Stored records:
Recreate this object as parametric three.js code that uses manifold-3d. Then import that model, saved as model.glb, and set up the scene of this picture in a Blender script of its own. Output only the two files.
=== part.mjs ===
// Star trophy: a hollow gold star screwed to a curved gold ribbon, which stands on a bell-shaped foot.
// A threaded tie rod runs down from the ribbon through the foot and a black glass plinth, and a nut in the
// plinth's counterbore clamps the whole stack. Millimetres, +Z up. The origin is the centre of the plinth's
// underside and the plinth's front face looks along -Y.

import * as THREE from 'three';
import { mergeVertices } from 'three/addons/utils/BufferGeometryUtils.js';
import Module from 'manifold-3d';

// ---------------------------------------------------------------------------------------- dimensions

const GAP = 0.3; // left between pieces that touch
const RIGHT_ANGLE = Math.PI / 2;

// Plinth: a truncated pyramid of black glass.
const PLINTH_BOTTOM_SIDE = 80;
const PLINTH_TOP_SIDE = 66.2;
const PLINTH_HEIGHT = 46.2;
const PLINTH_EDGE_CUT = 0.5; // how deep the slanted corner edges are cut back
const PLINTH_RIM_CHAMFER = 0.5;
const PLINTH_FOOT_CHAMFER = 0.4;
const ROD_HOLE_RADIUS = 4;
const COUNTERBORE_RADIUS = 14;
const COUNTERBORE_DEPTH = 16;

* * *

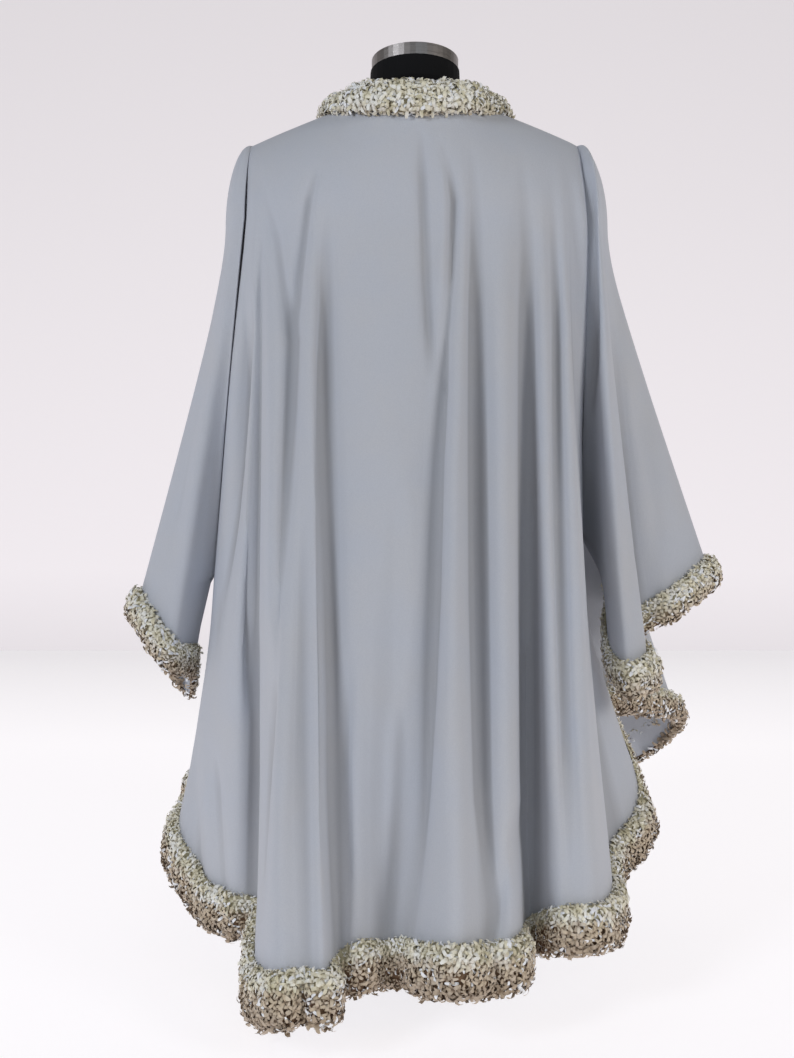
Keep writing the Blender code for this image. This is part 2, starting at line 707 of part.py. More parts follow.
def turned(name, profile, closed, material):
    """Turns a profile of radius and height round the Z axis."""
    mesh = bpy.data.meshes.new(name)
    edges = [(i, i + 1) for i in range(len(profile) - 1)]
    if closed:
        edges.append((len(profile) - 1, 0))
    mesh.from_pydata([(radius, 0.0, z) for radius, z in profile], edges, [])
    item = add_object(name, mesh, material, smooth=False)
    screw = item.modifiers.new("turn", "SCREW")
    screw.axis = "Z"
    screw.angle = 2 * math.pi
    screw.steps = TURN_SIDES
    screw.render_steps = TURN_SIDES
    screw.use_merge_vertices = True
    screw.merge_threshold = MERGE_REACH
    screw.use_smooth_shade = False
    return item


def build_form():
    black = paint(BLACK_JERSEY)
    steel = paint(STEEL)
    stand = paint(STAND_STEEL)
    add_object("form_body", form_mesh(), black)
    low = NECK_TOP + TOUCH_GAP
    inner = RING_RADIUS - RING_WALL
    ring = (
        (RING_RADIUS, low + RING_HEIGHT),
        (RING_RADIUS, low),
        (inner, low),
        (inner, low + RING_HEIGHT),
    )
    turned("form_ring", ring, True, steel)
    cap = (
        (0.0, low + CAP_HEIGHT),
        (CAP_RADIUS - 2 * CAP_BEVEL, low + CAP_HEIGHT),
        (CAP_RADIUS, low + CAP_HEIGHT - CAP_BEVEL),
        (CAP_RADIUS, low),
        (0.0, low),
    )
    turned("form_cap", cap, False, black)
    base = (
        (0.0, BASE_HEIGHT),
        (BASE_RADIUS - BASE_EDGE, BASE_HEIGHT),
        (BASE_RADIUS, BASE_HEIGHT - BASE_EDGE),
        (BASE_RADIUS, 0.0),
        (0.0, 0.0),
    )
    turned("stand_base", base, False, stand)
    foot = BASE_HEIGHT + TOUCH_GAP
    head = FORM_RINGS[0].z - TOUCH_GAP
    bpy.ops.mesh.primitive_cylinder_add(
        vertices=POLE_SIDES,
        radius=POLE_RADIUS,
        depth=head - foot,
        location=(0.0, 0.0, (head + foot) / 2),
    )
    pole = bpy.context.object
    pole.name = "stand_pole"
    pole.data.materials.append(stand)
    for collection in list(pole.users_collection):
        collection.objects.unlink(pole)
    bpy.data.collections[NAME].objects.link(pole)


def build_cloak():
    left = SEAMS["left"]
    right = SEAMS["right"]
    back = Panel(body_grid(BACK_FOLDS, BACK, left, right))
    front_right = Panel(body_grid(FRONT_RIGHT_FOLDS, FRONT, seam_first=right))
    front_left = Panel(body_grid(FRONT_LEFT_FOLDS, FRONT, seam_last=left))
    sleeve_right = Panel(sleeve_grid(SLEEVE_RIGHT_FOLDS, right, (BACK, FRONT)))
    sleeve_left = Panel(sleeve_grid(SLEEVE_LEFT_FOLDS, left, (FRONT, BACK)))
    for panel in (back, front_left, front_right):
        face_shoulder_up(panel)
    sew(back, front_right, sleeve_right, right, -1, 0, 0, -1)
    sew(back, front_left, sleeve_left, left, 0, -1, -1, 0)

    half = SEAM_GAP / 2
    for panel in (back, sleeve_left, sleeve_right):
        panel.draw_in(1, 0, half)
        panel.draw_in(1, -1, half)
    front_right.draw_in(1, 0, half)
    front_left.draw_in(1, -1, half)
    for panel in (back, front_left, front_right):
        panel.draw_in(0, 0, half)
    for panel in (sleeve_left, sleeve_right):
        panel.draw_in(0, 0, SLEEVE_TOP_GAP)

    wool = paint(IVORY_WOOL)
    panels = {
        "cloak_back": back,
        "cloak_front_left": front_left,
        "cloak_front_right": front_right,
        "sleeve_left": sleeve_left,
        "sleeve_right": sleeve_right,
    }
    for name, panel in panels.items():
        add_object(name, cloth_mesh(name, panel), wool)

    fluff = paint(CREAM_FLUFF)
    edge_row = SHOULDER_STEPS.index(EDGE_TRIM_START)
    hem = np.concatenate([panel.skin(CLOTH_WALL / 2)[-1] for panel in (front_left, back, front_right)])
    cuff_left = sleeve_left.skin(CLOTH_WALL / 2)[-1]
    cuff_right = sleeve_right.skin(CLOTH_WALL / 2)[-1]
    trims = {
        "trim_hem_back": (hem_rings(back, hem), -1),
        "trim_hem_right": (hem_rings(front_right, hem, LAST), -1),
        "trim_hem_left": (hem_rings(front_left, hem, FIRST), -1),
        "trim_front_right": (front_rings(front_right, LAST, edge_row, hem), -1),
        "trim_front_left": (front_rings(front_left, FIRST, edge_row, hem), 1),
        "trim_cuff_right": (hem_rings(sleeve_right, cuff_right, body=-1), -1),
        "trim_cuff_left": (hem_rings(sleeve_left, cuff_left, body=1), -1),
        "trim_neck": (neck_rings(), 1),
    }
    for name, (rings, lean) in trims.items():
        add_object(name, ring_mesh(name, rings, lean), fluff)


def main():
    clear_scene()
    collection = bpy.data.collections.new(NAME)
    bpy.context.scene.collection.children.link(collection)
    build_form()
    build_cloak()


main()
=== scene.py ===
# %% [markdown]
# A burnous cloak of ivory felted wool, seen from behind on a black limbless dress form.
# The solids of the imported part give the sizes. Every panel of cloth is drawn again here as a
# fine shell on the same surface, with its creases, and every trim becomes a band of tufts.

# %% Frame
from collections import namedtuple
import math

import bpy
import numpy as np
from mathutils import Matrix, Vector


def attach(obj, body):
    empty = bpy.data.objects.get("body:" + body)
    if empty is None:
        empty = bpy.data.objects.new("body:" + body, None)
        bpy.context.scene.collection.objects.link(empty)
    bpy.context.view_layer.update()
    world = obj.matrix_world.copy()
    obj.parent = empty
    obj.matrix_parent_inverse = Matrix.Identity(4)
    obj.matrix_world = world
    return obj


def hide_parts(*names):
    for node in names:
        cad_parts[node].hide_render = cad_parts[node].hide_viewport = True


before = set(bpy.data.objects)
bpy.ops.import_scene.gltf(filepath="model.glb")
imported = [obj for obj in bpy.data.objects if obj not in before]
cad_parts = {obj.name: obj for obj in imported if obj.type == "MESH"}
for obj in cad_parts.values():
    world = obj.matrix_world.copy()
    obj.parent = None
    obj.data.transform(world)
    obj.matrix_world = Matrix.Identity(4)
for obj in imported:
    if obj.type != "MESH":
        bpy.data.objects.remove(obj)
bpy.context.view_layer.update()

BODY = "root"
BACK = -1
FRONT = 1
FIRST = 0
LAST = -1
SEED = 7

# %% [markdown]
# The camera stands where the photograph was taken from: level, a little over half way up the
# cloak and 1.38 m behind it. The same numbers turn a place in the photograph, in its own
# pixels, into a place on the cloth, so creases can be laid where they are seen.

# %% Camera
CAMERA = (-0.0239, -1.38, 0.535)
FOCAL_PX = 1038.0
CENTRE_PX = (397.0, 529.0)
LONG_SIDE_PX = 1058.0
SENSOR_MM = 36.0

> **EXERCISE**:
Above are records; repeat only the lines starting at the line with "Keep writing the" and ending at the line with "return item", exactly as they appear, both included.

> **THE RESULT**:
Keep writing the Blender code for this image. This is part 2, starting at line 707 of part.py. More parts follow.
def turned(name, profile, closed, material):
    """Turns a profile of radius and height round the Z axis."""
    mesh = bpy.data.meshes.new(name)
    edges = [(i, i + 1) for i in range(len(profile) - 1)]
    if closed:
        edges.append((len(profile) - 1, 0))
    mesh.from_pydata([(radius, 0.0, z) for radius, z in profile], edges, [])
    item = add_object(name, mesh, material, smooth=False)
    screw = item.modifiers.new("turn", "SCREW")
    screw.axis = "Z"
    screw.angle = 2 * math.pi
    screw.steps = TURN_SIDES
    screw.render_steps = TURN_SIDES
    screw.use_merge_vertices = True
    screw.merge_threshold = MERGE_REACH
    screw.use_smooth_shade = False
    return item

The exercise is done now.